Spin-charge transport driven by magnetization dynamics on disordered surface of doped topological insulators

TL;DR

This paper presents a theoretical study of how magnetization dynamics induce spin and charge currents on the disordered surface of doped topological insulators, highlighting both local and nonlocal effects.

Contribution

It introduces a comprehensive theoretical framework for understanding spin-charge transport driven by magnetization dynamics on disordered topological insulator surfaces, including nonlocal effects.

Findings

Spin and charge currents are induced by local and nonlocal magnetization dynamics.

Spin current and charge density are generated by spatially inhomogeneous magnetization.

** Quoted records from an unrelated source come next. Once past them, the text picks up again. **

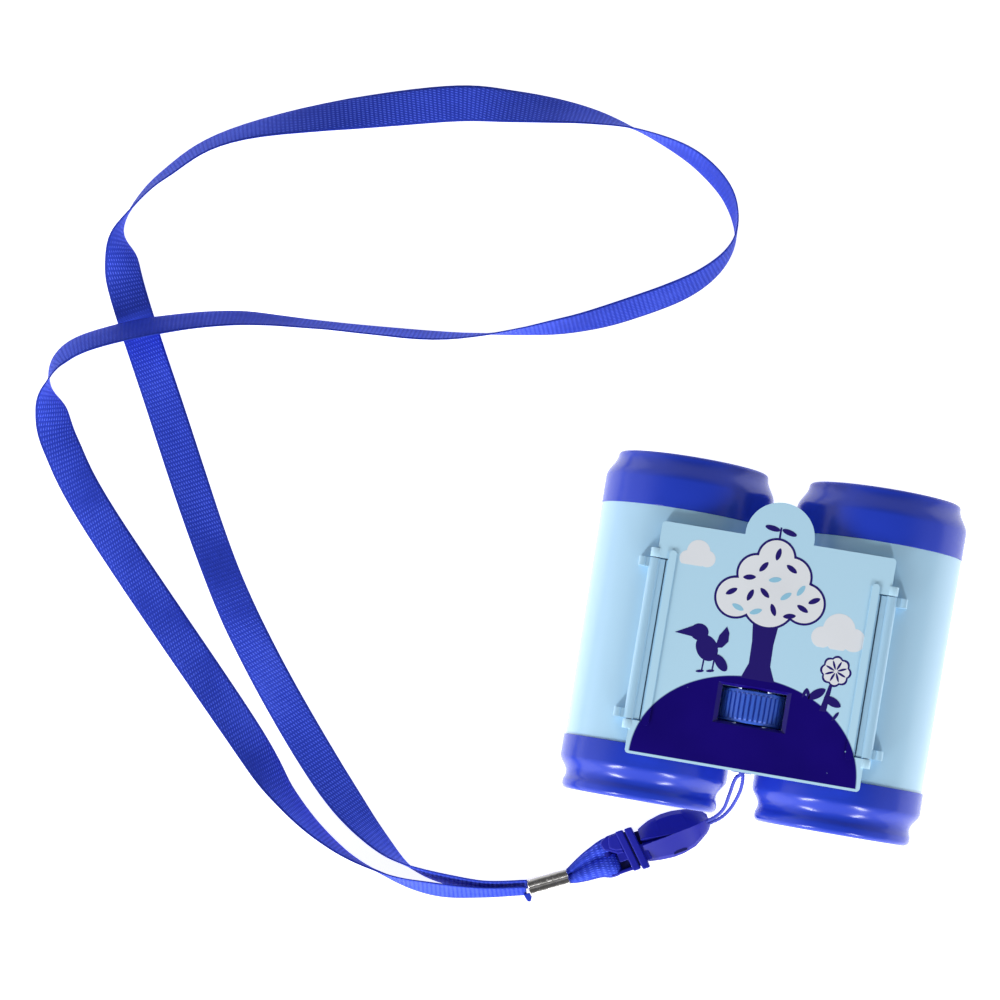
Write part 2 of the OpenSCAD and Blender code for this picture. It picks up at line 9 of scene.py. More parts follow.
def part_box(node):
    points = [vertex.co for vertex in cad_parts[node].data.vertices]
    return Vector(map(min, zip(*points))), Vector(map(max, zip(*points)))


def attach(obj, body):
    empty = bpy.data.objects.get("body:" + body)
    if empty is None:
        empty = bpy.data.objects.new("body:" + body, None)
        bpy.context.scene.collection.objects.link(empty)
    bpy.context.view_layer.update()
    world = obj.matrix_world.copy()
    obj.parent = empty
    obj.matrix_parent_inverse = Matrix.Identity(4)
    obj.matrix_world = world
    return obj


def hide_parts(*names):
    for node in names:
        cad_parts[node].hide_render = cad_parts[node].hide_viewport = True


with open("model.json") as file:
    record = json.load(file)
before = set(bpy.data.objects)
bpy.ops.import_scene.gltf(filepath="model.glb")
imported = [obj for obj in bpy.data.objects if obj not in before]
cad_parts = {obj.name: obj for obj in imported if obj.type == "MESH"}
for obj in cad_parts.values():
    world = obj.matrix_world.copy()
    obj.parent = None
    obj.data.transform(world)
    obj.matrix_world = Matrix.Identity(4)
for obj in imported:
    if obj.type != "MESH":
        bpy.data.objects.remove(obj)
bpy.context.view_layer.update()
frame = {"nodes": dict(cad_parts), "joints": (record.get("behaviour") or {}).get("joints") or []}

MM = 0.001
SIDES = ("left", "right")


# ---------------------------------------------------------------- places taken from the frame

TUBE_LOW, TUBE_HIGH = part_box("right_barrel_tube")
HOOD_LOW, HOOD_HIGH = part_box("right_hood")
EYE_LOW, EYE_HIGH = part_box("right_eyecup")
WHEEL_LOW, WHEEL_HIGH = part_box("focus_wheel")
BARREL_X = (HOOD_LOW.x + HOOD_HIGH.x) / 2
BARREL_Z = (HOOD_LOW.z + HOOD_HIGH.z) / 2
CAP_R = (HOOD_HIGH.x - HOOD_LOW.x) / 2
TUBE_R = (TUBE_HIGH.x - TUBE_LOW.x) / 2
TUBE_END = TUBE_HIGH.y
EYE_R = (EYE_HIGH.x - EYE_LOW.x) / 2
CAP_END = HOOD_HIGH.y
WHEEL = (WHEEL_LOW + WHEEL_HIGH) / 2
WHEEL_R = (WHEEL_HIGH.z - WHEEL_LOW.z) / 2
HINGE_Z = frame["joints"][1]["pos_m"][2]
PLATE_T = 2 * MM
PLATE_TOP = HINGE_Z + PLATE_T / 2


# ---------------------------------------------------------------- camera

def make_camera():
    eye = Vector((0.0008, -0.0414, 0.95))
    aim = Vector((-0.0816, 0.0307, 0.0))
    image_up = Vector((-0.169, 0.986, 0.0))
    forward = (aim - eye).normalized()
    right = forward.cross(image_up).normalized()
    up = right.cross(forward)
    data = bpy.data.cameras.new("camera")
    data.sensor_width = 36
    data.angle = math.radians(17.24)
    data.clip_start = 0.05
    camera = bpy.data.objects.new("camera", data)
    camera.matrix_world = Matrix((
        (right.x, up.x, -forward.x, eye.x),
        (right.y, up.y, -forward.y, eye.y),
        (right.z, up.z, -forward.z, eye.z),
        (0, 0, 0, 1),
    ))
    bpy.context.scene.collection.objects.link(camera)
    bpy.context.scene.camera = camera


# ---------------------------------------------------------------- mesh helpers

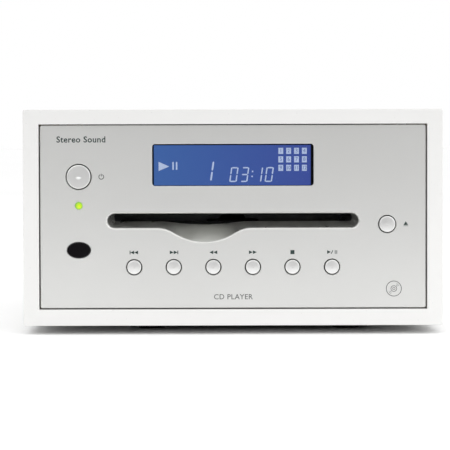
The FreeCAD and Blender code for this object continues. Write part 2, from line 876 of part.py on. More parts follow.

Spin current diffusively propagates on the disordered surface.

Abstract

We theoretically study the spin and charge generation along with the electron transport on a disordered surface of a doped three-dimensional topological insulator/magnetic insulator junction by using Green's function techniques. We find that the spin and charge current are induced by not only local but also nonlocal magnetization dynamics through nonmagnetic impurity scattering on the disordered surface of the doped topological insulator. We also clarify that the spin current as well as charge density are induced by spatially inhomogeneous magnetization dynamics, and the spin current diffusively propagates on the disordered surface. Using these results, we discuss both local and nonlocal spin torques before and after the spin and spin current generation on the surface, and provide a procedure to detect the spin current.